Desde o direito romano, tem-se que a prescrição é um instituto que regula a perda do direito de acionar judicialmente, devido ao decurso do tempo, desde a contração da dívida. Há no direito, inclusive, a diferenciação entre prescrição e decadência, visando ao esclarecimento sobre tais institutos a fim de que não entrem em conflito. Enquanto um interrompe a possibilidade de se exigir judicialmente um direito, o outro, a decadência, extingue o próprio direito em si. É como se a prescrição tivesse um período de limitação para o seu ajuizamento da sua ação de cobrança ou execução.
Quando se estuda prescrição nos cursos de direito, os professores sempre ensinaram que a prescrição era a perda do direito do credor de perseguir judicialmente o seu crédito. Ocorre, contudo, que essa sempre foi uma interpretação estendida do que diz a lei no artigo 189 do Código Civil.

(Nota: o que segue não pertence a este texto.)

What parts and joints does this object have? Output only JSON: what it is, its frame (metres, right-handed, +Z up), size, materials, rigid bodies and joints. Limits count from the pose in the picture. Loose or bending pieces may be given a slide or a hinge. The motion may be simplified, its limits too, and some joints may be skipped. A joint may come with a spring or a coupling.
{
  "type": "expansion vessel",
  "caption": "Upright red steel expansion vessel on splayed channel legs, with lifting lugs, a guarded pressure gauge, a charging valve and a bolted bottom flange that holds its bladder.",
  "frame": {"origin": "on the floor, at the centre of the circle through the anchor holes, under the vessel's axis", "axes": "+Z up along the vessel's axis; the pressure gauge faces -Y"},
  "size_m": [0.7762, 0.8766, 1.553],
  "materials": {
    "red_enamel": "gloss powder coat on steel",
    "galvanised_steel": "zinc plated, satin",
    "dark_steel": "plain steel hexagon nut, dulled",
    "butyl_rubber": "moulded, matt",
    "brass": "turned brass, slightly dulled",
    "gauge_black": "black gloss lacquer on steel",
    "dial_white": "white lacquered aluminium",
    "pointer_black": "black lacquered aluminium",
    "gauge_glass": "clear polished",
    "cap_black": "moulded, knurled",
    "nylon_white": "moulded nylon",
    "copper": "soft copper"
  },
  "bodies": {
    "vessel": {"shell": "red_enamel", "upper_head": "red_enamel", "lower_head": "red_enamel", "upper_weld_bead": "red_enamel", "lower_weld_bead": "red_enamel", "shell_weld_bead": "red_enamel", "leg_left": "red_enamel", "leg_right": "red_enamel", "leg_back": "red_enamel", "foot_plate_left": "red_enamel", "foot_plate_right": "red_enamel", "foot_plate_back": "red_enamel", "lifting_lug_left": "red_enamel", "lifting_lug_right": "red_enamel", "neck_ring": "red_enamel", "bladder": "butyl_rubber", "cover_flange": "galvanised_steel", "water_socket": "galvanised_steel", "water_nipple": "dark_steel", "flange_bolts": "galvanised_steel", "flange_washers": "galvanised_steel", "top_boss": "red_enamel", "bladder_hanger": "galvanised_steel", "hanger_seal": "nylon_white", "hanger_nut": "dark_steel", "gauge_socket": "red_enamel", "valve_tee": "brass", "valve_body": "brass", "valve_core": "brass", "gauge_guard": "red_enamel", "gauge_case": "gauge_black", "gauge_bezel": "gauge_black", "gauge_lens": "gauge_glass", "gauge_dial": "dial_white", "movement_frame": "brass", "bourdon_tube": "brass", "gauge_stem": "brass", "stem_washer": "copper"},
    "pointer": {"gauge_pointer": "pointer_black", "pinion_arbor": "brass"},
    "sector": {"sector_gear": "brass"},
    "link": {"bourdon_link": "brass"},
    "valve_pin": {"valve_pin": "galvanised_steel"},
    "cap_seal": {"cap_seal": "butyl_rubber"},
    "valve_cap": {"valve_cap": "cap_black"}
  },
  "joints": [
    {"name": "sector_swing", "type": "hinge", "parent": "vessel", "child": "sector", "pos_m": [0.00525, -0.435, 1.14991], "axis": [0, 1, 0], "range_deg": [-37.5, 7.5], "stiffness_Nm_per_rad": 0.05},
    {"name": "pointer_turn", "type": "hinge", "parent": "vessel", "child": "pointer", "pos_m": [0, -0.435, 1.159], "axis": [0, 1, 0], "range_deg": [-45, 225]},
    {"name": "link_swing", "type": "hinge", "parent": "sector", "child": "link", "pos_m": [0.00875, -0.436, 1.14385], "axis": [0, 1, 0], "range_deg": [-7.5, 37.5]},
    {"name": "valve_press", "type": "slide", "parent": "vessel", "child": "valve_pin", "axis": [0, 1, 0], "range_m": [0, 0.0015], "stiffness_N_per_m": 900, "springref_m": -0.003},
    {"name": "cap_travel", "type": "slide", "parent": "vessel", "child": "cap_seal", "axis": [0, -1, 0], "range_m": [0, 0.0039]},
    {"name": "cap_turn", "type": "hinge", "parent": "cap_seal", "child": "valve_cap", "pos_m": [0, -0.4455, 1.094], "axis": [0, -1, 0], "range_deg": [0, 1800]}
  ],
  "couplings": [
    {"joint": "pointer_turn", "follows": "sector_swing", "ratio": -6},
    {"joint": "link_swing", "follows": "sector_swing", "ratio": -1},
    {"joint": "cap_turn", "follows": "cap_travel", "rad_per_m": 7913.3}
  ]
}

Isso porque o instituto da prescrição está previsto em nosso ordenamento jurídico, no Código Civil, que afirma que “violado o direito, nasce para o titular a pretensão, a qual se extingue pela prescrição nos prazos a que aludem os artigos 205 e 206”.[i] Os artigos 205 e 206 não trazem nenhuma definição complementar, tão somente os prazos que cada tipo de título tinha para ser cobrado. Os prazos prescricionais variam de acordo com o título, que pode ser de um até dez anos.
No sentido literal da palavra, a pretensão é o direito que se julga ter de alguma coisa. Logo, se a gente analisar apenas pela ótica do sentido literal da palavra, em momento algum se diz que a pretensão é o direito de exigir judicialmente. Isto porque o fato de a dívida estar prescrita não quer dizer que ela não exista, mas garante ao credor o direito de ajuizar ou não uma ação judicial daquele crédito.

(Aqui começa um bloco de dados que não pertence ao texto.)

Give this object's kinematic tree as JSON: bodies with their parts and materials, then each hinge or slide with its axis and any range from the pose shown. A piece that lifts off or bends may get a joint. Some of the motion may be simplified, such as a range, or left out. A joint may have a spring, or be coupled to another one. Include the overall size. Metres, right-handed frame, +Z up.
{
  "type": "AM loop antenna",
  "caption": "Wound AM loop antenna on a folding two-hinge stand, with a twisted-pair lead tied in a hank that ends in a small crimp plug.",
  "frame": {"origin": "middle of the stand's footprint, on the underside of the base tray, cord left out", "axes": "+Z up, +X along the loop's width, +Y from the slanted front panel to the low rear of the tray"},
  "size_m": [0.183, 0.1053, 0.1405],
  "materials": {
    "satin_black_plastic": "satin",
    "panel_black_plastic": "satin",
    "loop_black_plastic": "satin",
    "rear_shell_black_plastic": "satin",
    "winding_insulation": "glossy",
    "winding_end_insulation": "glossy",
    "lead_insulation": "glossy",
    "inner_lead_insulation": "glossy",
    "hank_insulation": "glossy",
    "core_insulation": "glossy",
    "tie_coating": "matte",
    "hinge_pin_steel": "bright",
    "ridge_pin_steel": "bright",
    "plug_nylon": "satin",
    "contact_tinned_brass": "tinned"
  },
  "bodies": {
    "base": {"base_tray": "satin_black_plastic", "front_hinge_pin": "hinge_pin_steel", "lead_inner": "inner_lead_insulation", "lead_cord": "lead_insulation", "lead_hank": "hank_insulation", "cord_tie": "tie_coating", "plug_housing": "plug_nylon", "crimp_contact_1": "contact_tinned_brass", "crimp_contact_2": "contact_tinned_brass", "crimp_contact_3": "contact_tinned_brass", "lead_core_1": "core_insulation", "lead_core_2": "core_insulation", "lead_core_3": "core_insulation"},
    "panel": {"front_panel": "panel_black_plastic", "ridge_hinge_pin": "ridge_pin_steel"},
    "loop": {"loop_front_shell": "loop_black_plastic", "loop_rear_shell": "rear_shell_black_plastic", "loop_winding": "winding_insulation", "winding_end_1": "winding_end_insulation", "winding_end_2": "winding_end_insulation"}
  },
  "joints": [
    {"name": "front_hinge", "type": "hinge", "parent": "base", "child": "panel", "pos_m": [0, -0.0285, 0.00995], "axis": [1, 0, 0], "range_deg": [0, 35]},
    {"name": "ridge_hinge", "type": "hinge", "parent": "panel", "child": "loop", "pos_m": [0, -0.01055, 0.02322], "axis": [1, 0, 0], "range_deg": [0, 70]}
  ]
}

Cabe a ele escolher a melhor forma de perseguir o seu crédito, pois não basta apenas o ato de “ajuizar a ação”. Existe toda uma cadeia a se desenvolver até a chegada da satisfação do crédito. Ou seja, exige-se o pagamento de custas ao judiciário, avaliação de risco, além do visível abarrotamento do judiciário com inúmeras demandas de execuções em curso que, na realidade, o judiciário brasileiro não está preparado para suportar. Isso sem pensar no tempo de espera do andamento da dita ação de execução, que, apenas para citar o devedor, anos se passam e lamentavelmente o credor pode ter o seu direito fulminado pela prescrição!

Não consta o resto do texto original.